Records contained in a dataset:
○ ○ ○ ○ ○ ○ ○
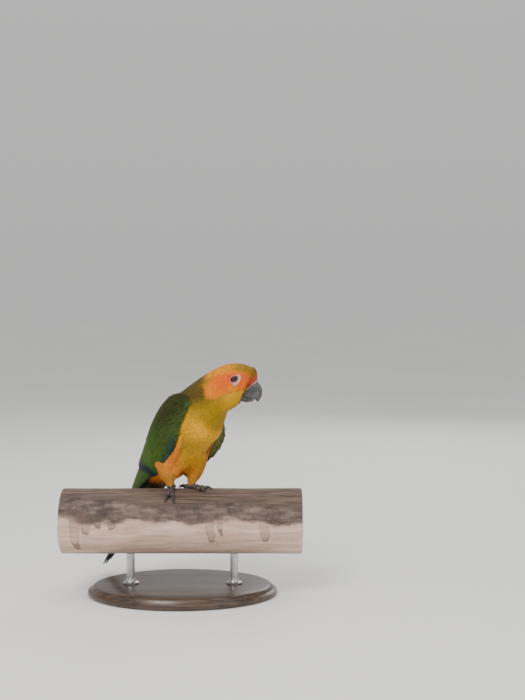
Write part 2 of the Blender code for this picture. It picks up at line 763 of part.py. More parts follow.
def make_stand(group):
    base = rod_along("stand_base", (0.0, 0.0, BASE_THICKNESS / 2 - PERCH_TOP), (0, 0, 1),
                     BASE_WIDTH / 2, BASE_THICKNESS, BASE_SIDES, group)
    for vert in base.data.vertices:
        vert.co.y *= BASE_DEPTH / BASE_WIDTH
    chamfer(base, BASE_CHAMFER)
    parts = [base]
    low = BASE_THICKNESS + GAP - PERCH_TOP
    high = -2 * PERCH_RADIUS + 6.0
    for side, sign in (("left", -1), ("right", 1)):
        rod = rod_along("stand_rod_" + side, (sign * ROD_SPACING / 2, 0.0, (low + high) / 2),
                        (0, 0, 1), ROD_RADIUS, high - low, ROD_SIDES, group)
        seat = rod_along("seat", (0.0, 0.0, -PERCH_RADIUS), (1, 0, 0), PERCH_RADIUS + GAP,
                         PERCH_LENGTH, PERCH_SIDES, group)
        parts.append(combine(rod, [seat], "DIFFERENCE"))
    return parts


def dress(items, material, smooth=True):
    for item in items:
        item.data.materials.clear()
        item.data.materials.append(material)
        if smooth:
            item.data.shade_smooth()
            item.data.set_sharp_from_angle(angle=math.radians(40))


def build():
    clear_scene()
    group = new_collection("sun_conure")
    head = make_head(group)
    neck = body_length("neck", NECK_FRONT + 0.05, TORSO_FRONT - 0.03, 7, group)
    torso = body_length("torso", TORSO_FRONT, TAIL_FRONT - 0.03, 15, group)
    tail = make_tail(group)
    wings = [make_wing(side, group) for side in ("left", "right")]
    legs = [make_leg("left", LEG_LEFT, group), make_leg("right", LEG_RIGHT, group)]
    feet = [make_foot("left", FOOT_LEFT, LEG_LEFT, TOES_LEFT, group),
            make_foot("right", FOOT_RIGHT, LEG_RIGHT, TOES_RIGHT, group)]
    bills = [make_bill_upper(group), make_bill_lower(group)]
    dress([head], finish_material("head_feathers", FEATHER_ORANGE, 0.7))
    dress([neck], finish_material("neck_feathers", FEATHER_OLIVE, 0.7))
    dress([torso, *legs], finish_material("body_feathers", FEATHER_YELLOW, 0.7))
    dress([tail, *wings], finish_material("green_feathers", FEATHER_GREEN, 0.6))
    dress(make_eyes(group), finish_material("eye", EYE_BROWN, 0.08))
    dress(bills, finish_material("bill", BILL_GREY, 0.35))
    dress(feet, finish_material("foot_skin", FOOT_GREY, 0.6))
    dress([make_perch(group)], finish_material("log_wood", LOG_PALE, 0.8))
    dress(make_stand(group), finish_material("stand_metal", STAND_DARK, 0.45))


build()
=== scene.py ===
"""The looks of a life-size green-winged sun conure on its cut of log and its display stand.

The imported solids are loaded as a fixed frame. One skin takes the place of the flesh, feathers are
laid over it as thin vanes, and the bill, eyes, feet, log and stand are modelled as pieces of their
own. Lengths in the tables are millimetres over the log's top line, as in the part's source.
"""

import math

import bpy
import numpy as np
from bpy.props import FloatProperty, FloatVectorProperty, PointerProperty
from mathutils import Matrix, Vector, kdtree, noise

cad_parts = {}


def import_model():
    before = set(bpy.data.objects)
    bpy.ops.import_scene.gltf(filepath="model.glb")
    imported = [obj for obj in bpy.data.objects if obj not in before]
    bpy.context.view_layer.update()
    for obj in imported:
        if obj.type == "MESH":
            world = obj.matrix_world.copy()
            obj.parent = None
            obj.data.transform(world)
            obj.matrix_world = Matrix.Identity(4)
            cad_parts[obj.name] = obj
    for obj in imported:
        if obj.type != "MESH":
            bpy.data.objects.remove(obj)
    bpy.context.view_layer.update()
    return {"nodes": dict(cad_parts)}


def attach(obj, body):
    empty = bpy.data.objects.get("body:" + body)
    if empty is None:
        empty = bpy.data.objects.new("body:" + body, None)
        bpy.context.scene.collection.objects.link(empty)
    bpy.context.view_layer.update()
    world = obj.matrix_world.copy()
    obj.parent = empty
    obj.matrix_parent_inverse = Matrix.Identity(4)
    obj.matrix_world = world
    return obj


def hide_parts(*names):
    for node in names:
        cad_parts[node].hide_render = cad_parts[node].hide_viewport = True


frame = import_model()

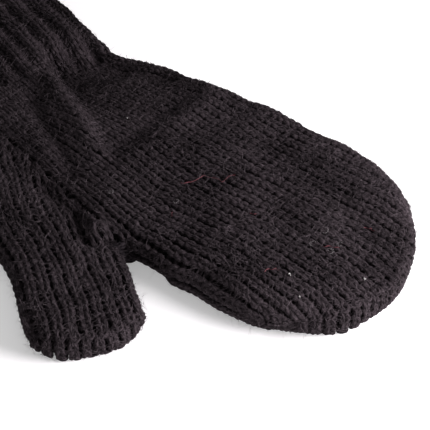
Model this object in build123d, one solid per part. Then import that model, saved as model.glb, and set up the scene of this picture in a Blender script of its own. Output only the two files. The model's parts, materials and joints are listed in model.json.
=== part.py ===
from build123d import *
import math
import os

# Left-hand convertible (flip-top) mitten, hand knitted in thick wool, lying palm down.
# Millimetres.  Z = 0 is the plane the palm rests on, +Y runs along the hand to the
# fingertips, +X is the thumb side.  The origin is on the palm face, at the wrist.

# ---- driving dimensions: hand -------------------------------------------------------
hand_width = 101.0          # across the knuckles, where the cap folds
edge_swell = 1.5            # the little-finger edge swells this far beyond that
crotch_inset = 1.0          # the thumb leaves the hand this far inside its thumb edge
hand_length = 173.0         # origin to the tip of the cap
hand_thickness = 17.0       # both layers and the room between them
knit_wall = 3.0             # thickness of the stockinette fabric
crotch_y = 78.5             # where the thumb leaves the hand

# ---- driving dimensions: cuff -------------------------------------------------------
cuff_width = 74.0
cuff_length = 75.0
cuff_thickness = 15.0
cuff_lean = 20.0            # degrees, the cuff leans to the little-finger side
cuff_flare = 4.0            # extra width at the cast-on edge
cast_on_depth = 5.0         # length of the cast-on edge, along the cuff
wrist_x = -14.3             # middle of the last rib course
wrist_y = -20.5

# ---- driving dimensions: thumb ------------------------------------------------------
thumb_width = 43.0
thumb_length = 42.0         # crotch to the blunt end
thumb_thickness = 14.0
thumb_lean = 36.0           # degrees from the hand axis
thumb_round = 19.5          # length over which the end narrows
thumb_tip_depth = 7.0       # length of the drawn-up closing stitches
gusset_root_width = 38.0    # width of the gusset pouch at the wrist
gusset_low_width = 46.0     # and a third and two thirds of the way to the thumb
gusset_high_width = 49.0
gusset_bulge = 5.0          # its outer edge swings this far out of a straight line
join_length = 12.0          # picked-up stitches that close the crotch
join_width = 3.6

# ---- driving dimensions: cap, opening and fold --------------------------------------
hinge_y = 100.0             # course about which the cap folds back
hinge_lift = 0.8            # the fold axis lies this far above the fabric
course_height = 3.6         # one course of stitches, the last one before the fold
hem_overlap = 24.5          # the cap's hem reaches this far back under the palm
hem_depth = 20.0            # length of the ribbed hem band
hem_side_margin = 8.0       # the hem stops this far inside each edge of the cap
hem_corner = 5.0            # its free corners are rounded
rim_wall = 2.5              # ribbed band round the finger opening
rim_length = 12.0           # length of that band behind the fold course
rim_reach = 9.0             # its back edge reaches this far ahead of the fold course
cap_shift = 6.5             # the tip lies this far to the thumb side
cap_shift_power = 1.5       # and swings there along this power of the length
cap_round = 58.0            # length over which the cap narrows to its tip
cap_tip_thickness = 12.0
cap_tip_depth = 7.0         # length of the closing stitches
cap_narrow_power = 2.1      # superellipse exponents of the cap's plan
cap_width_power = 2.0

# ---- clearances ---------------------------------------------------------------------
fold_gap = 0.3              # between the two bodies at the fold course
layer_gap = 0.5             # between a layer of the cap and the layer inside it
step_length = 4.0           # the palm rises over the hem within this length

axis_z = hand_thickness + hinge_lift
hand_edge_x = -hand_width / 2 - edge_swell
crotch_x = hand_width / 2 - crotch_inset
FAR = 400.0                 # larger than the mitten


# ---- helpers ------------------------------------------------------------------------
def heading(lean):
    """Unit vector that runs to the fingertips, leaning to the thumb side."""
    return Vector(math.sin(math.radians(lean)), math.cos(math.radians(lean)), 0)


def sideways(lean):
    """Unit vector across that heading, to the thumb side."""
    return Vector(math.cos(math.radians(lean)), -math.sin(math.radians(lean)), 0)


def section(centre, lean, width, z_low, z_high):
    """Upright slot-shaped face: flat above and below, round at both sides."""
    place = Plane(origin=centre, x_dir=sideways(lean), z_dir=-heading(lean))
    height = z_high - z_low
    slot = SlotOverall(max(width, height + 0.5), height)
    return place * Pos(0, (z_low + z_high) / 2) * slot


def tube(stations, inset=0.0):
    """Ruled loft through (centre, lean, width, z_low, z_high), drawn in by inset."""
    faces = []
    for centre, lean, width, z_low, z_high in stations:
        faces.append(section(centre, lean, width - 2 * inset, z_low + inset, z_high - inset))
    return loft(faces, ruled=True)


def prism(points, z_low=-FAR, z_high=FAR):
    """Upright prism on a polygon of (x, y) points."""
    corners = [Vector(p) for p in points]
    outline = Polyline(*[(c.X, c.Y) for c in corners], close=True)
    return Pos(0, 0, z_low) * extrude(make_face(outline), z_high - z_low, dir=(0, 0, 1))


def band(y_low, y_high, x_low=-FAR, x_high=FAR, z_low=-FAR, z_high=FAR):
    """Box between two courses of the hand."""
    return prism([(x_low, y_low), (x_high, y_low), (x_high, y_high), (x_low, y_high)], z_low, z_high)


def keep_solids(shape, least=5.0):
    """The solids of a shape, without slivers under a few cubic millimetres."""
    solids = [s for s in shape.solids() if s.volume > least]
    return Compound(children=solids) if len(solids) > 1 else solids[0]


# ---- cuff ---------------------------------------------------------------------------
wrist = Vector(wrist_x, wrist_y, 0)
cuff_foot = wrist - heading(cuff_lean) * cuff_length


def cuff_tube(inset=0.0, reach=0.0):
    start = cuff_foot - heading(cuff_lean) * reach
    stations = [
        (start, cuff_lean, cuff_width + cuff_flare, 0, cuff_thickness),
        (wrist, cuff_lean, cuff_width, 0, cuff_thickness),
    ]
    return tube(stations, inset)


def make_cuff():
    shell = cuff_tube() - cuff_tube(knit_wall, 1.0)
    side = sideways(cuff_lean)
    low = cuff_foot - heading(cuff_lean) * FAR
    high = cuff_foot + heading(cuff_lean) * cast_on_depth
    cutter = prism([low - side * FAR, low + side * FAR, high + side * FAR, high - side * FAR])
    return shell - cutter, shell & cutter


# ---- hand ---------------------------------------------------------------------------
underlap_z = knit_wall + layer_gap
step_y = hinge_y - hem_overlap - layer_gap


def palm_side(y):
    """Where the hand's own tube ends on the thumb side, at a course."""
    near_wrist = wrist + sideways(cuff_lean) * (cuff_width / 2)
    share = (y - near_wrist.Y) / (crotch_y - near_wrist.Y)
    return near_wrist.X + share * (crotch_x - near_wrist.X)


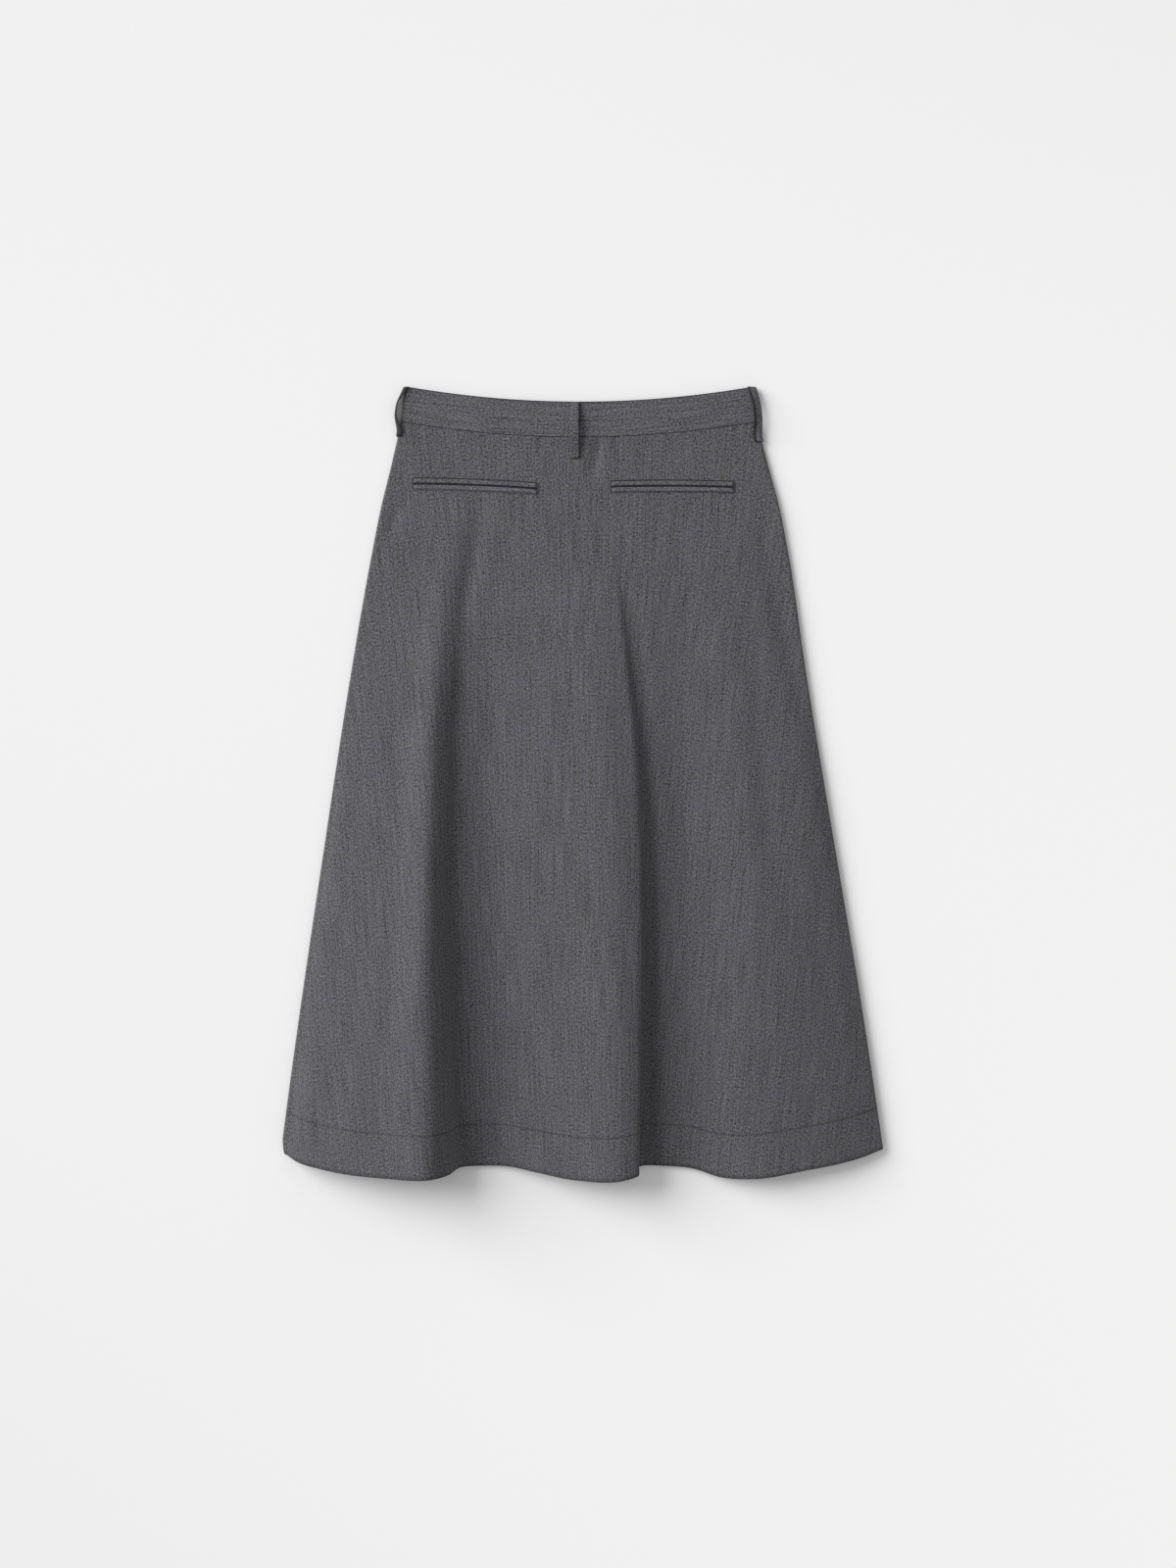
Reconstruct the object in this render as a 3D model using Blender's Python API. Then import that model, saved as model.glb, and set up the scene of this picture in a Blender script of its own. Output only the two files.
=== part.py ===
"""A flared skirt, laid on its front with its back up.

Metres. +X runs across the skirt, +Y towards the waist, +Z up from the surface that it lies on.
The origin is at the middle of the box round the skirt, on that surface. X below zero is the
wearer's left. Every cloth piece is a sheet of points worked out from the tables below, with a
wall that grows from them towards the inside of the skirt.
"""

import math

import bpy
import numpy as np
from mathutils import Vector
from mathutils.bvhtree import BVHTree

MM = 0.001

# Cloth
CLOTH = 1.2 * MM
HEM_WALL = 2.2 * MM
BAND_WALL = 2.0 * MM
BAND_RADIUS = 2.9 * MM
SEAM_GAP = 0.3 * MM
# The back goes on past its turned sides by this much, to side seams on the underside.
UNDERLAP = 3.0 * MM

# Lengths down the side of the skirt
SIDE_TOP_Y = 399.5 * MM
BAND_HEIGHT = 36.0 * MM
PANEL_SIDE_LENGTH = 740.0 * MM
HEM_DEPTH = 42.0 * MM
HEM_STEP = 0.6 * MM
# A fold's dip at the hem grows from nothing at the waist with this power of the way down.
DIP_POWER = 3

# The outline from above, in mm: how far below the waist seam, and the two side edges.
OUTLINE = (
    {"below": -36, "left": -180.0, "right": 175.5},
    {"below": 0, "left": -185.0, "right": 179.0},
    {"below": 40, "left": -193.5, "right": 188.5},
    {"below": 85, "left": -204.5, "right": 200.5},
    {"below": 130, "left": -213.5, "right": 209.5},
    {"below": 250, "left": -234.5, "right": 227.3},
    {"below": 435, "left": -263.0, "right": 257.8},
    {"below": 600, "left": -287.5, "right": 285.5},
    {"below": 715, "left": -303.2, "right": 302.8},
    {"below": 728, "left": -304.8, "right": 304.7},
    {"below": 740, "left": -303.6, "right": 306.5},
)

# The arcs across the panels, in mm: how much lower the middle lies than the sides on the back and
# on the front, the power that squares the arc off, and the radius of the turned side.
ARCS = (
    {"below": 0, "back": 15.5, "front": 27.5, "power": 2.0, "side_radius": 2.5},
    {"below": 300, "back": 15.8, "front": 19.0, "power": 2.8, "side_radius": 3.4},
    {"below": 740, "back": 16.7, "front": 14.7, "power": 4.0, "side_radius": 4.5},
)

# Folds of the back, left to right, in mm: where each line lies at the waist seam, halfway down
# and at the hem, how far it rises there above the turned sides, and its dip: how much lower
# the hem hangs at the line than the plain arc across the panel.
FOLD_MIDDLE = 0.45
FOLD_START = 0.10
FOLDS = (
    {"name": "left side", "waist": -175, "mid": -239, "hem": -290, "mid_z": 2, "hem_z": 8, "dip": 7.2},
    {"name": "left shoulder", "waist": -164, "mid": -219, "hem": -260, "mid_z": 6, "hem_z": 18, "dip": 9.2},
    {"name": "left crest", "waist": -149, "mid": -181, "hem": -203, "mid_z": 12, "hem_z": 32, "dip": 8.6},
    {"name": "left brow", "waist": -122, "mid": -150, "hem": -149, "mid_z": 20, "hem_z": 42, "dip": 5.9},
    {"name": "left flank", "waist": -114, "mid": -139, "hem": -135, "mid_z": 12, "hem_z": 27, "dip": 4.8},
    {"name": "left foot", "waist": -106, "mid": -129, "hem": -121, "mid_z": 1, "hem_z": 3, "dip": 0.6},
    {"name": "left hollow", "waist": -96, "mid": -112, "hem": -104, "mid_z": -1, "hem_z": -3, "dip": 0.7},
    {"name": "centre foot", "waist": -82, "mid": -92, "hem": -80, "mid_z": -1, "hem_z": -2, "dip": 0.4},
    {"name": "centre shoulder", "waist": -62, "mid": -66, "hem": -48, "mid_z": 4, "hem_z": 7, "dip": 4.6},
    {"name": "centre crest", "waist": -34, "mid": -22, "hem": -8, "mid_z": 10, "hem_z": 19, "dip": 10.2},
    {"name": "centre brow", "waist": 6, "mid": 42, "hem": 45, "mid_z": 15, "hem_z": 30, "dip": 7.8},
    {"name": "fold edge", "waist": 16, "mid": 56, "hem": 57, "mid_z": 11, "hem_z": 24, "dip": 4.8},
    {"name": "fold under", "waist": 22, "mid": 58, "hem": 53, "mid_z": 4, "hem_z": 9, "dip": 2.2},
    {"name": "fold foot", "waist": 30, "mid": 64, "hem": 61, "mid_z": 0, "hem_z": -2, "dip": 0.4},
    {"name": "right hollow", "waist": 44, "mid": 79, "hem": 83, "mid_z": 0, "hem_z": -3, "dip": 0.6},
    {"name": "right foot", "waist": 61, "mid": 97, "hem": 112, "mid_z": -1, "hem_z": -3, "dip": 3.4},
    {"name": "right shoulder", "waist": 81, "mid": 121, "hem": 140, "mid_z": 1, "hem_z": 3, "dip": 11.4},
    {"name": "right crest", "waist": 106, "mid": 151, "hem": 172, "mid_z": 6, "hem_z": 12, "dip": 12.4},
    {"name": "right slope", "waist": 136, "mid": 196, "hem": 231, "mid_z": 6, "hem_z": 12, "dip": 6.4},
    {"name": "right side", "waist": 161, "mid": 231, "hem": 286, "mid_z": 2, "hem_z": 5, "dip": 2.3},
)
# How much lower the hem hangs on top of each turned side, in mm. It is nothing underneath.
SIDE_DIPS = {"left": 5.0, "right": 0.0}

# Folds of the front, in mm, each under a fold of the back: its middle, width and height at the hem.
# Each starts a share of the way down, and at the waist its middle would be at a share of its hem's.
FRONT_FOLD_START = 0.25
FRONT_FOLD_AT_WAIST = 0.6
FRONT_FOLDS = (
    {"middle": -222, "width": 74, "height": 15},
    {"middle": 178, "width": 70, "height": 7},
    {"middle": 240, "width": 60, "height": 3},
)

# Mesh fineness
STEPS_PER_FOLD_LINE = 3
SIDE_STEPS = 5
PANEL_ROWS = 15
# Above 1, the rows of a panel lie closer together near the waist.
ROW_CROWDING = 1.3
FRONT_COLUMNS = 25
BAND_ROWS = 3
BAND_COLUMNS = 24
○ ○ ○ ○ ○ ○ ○
Task statement: Which lines contain "imported"? Copy each of them.

Response:
The imported solids are loaded as a fixed frame. One skin takes the place of the flesh, feathers are
    imported = [obj for obj in bpy.data.objects if obj not in before]
    for obj in imported:
    for obj in imported:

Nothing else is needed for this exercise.